Manufacturing's Ascent
The manufacturing sector played a pivotal role, achieving a 5.4% growth in July 2025, a notable increase from the 4.7% the previous year. This performance
was fueled by construction inputs and consumer durables. While the IIP growth reached 3.9% in March 2025, this recent surge marks significant progress, highlighting the sector's resilience and adaptability.
Sectoral Contrasts
While manufacturing excelled, mining production dipped by 7.2%, contrasting with a 3.8% rise a year earlier. Power production also saw a modest increase of just 0.6%, a notable decrease from the 7.9% the prior year. These variations underscore the need for a balanced economic approach and focused interventions in lagging sectors for sustainable progress.
Overall IIP Trend
The Index of Industrial Production (IIP) revealed that for the April-July period of FY26, India’s total industrial production expanded by 2.3%, compared to 5.4% during the same period last year. The NSO data maintained the growth rate at 1.5%, in line with the provisional estimates from the previous month.
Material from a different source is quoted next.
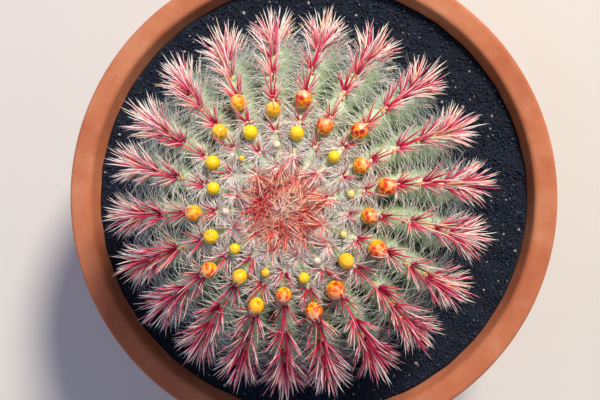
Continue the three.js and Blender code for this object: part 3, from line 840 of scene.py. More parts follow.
# ---- Flower buds ----
def flower_bud(number, bud, material):
    """A bud: an egg whose radius is sin(angle)^0.9, with overlapping tongue-shaped scales set by the golden
    angle; at each point the thickest scale shows, and its upper edge is a small step."""
    columns, rings, scales = 64, 46, 26
    # A scale's half width, the way from its tip to where it is that wide, and the way in which it thins, in
    # radians.
    half_width, widening, thinning = 0.42, 0.34, 0.4
    angle = (np.pi * (np.arange(rings) + 0.7) / (rings + 0.4))[:, None]
    turn = -even_turns(columns)[None]
    draw = np.random.default_rng(SEED + 20 + number)
    order = np.arange(scales)[:, None, None]
    tip_angle = 0.02 + 1.75 * ((order + 0.5) / scales) ** 0.72
    tip_turn = order * GOLDEN_ANGLE + 1.7 * number
    across = (turn - tip_turn + np.pi) % (2 * np.pi) - np.pi
    across = across * np.sin(np.maximum(angle, 0.12))
    below = angle - tip_angle
    width = half_width * np.sqrt(np.clip(below / widening, 0, 1))
    inside = smooth_step(width - np.abs(across), -0.02, 0.07) * (below > 0)
    thickness = inside * (0.35 + 0.65 * np.exp(-np.maximum(below, 0) / thinning))
    thickness = thickness * (1 - 0.3 * (across / half_width) ** 2)
    raised = thickness.max(axis=0)
    # Some scales have a redder streak than others, and those by the foot have none.
    strength = draw.uniform(0.15, 1.5, scales)[:, None, None] * smooth_step(-tip_angle, -1.7, -0.9)
    streak = smooth_step(width - np.abs(across), 0.03, 0.2) * smooth_step(-below, -0.75, -0.4) * strength
    marked = np.take_along_axis(streak, thickness.argmax(axis=0)[None], axis=0)[0]
    # A scale raises the sides by up to 7% and the ends by up to 3%.
    radius = bud["diameter"] / 2 * np.sin(angle) ** 0.9 * (1 + 0.05 * np.cos(angle)) * (0.93 + 0.07 * raised)
    along = bud["tall"] / 2 * (np.cos(angle) + 0 * turn) * (0.97 + 0.03 * raised)
    skin = bud["centre"] + along[..., None] * bud["out"]
    skin = skin + (radius * np.cos(turn))[..., None] * bud["down"]
    skin = skin + (radius * np.sin(turn))[..., None] * bud["side"]
    top = bud["centre"] + bud["out"] * bud["tall"] / 2 * 0.975
    foot = bud["centre"] - bud["out"] * bud["tall"] / 2
    points, faces = skin_between_poles(skin, top, foot)
    face = 0.5 + 0.32 * np.cos(angle) + 0.18 * np.sin(angle) * np.cos(turn)
    ripeness = (bud["ripeness"] + 1) / 2
    growth = np.stack([marked, face, np.full(marked.shape, ripeness)], -1).reshape(-1, 3)
    growth = np.concatenate([growth, [[0.0, 0.8, ripeness], [0.0, 0.2, ripeness]]])
    name = f"flower_bud_{number:02d}"
    new_piece(f"ripening_bud_{number:02d}", points, faces, material, name, growth=growth)


def wool_balls(material):
    """Buds still closed in wool: balls a little taller than wide, one on each of two ribs."""
    rib = np.array(RIBS_WITH_A_WOOL_BALL)
    turn = first_budding(rib) - 1
    run = areole_run(rib, turn) - BUD_ABOVE_AREOLE + WOOL_BALL_SHIFT
    place, out, down, side = crest_frame(rib_azimuth(rib, run), run)
    axes = np.stack([down, side, out * 1.1], axis=1) * WOOL_BALL_RADIUS
    centres = place + out * WOOL_BALL_RISE
    points, faces = repeated(unit_ball(14, 9), centres, axes)
    new_piece("wool_balls", points, faces, material, "cactus_stem")
    return centres, out


# ---- Gravel and pot ----
def wall_inside(height):
    """The radius of the pot's inside: a cone, one wall's thickness inside the outer one."""
    top = POT_RIM_RADIUS - RIM_BAND_STEP
    return lerp(POT_FOOT_RADIUS, top, height / POT_HEIGHT) - POT_WALL


def wall_outside(height):
    """The radius of the pot's outside below the band: a cone from the foot up."""
    return wall_inside(height) + POT_WALL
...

This signifies a slower overall rate.
Future Projections
ICRA's chief economist, Aditi Nayar, noted that an improved monetary easing coupled with GST rationalization could support consumer spending. However, potential discretionary spending might be postponed until the lower tax rates are implemented. Disruptive monsoon rainfall might contain IIP growth below 3% in August 2025, according to Nayar.
Industry Specifics
14 out of 23 industry groups recorded positive growth. Capital goods segment slowed to 5%, consumer durables rose to 7.7%. Consumer non-durables output saw a modest 0.5% increase, contrasting with a 4.2% contraction the previous year. Infrastructure and construction surged by 11.9%. Primary goods output contracted by 1.7%, while intermediate goods expanded by 5.8%.